The ruling also provides a glimmer of hope that even with Mr. Assad’s government close to victory in the war, Syrian officials could someday be held accountable for crimes like widespread arbitrary detention and extrajudicial killings.

Syria did not respond in court to the lawsuit, and Mr. Assad has publicly blamed Ms. Colvin for her own death, saying she had been “working with terrorists.”

While the ruling arose from a civil-court lawsuit, it is considered something of a test case for a much larger, international effort to build court-ready war crimes cases for use someday in criminal prosecutions of Syrian officials. It is the first court decision drawing on a pool of smuggled Syrian government documents that are being used in criminal prosecutions of Syrian officials by courts in Germany, France and elsewhere.

The Colvin lawsuit was based partly on scores of Syrian government documents from a much larger cache of more than 800,000 records. The archive has been collected by a nonprofit group called the Commission for International Justice and Accountability, led by William Wiley, a veteran war-crimes prosecutor, and financed by Western governments.

The group is archiving the documents and using them to prepare cases intended to stand up in national or international courts.

While the standard of proof is higher in criminal cases, war crimes lawyers welcomed the success of the Colvin lawsuit as an indication that the archive contains convincing evidence.

The Colvin ruling, Mr. Gilmore said, “shows that the evidence we used — a mosaic of documents, defector testimony and expert witness analysis — can connect the high-level policymaking with how it’s implemented by the security apparatus and link it up to a specific atrocity.”
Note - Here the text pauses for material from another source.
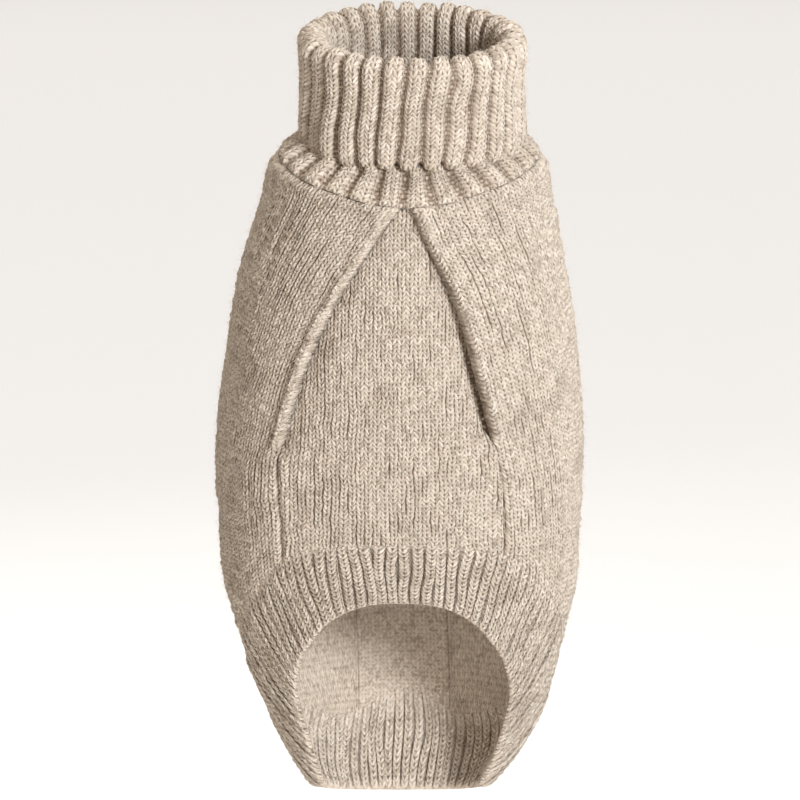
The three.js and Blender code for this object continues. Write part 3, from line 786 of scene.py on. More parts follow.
def knit_hem(name, sizes, seed, gap):
    """The all-round hem rib, ribbed on both faces, with a rounded edge."""
    knit = Knit()
    top_share, top_angle, _ = walked_line(HEM_TOP)
    edge_share, edge_angle, edge_z = walked_line(HEM_EDGE)
    columns = rib_columns(HEM_RIB, sizes.hem_ribs)
    number = np.repeat(np.arange(sizes.hem_ribs), len(HEM_RIB))[:, None]
    courses = sizes.hem_courses
    rng = np.random.default_rng(seed)
    rib_factor = np.repeat(rng.normal(1.0, 0.18, sizes.hem_ribs), len(HEM_RIB))[:, None]

    def place(around, down):
        around = (around + sizes.hem_crowding * np.sin(2 * math.pi * around) / (2 * math.pi)) % 1.0
        share = np.where(around <= 0.5, 2 * around, 2 - 2 * around)
        sign = np.where(around <= 0.5, 1.0, -1.0)
        start = np.interp(share, top_share, top_angle)
        start_z = hem_level(start) - gap
        end = np.interp(share, edge_share, edge_angle)
        end_z = np.interp(share, edge_share, edge_z)
        angle = start + (end - start) * down
        return sign * angle, start_z + (end_z - start_z) * down

    lines = []
    for face, shift, fade in ((1, 0.0, 1.8), (-1, 0.5 / sizes.hem_ribs, 5.5)):
        rows = np.arange(-4, (courses + 2) * ROWS_PER_STITCH)
        course = rows[None, :] / ROWS_PER_STITCH - sizes.chevron * columns[:, 2:3]
        down = snapped(course / courses, 0.01)
        shown = np.clip(down, 0, 1)
        flat = 0 * shown
        sway = 0.5 * (soft_noise(seed + face, number / 1.7 + flat, shown * 2.5) - 0.5) / sizes.hem_ribs
        around = columns[:, 0:1] + shift + sway
        angle, z = place(around, shown)
        points = body_point(angle, z)
        _, _, outward = body_directions(angle, z)
        to_edge = (1 - shown) * courses * sizes.course / MM
        start_at = fade * soft_noise(seed + 5, 1.3 * number + flat, flat)
        ramp = np.clip((shown * courses - 0.9 * start_at) / (0.6 * fade), 0, 1)
        ramp = ramp * np.clip((to_edge - 0.4) / 3.2, 0, 1)
        raise_mm = sizes.hem_raise / MM * columns[:, 3:4] * rib_factor * ramp
        row = ROW_HEIGHT[rows % ROWS_PER_STITCH][None, :]
        uneven = 0.8 + 0.4 * soft_noise(seed + 6, number + flat, course)
        relief = columns[:, 4:5] * (0.3 + 0.7 * row) * uneven
        relief = settle(relief, np.clip(shown * courses / (0.7 * fade), 0, 1))
        relief = settle(relief, np.clip((to_edge - 0.3) / 2.6, 0, 1))
        lip = 1.4 * (1 - np.sqrt(np.clip(1 - (1 - to_edge / 1.7) ** 2, 0, 1))) * (to_edge < 1.7)
        purl = columns[:, 5:6] * ramp
        felted = 0.45 * hump(to_edge, 1.8)
        if face > 0:
            base = creases(angle, z) - 0.5 - 0.9 * ramp
        else:
            base = sizes.wall / MM - 0.4 * ramp
            raise_mm, relief, purl = 0.85 * raise_mm, settle(relief, 0.85), 0.5 * purl
            felted = felted + 0.65 - 0.3 * ramp
        points = points + face * outward * (base + raise_mm - lip)[..., None]
        stitches = (np.broadcast_to(columns[:, 1:2], shown.shape), shown * courses)
        index = knit.add(points, face * outward, relief, stitches, purl, 0.25 + 0.3 * ramp, felted)
        first, last = clamp_merge(down, index)
        ring = np.vstack([index, index[:1]])
        knit.lattice(ring if face > 0 else ring[::-1])
        order = np.arange(len(index))
        lines.append((index[order, first], index[order, last]))
    turns = np.arange(len(columns) + 1)
    half_rib = int(round(0.5 * len(HEM_RIB)))
    for end in (0, 1):
        outer = np.append(lines[0][end], lines[0][end][0])
        inner = np.roll(lines[1][end], half_rib)
        inner = np.append(inner, inner[0])
        knit.zipper(outer, turns, inner, turns, rim=end == 0)
    return knit.mesh(name)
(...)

Generally, foreign governments cannot be sued in American courts for actions outside United States jurisdiction. But in building the Colvin lawsuit, Mr. Gilmore and a human rights group, the Center for Justice and Accountability, relied on an exception for governments, like Syria’s, that the United States designates as state sponsors of terrorism. The judge ruled that the evidence presented by the plaintiffs was “credible and convincing,” meeting the legal standard for a judgment in the absence of any response by the defendant.

The plaintiffs detailed, through government records and defectors’ and other witnesses’ accounts, how the Syrian government had made a policy of cracking down on journalists and their assistants; how security officials tracked Ms. Colvin through informants and intercepted communications; how Syrian forces killed Ms. Colvin, hours after her last broadcast from Homs, by shelling the makeshift media center where she was staying; and how officials celebrated her death.

Mr. Gilmore said the Colvins would search for Syrian state property that could be seized, from real estate to money owed in contracts to assets such as boats.

Ms. Colvin, a Long Island native who was 56 when she was killed, was a star of the British press, known for dedication and pushing the limits of risk to tell the stories of civilians affected by war. She was less of a household name in the United States, but the court’s decision comes amid a wave of new attention to her life and death.

She was played by Rosamund Pike in the recent feature film “A Private War,” and was the subject of a biography by a fellow journalist, Lindsey Hilsum, and a documentary by Paul Conroy, the photojournalist who was her longtime reporting partner. He was seriously wounded in the attack that killed Ms. Colvin and Remi Ochlik, a French photojournalist.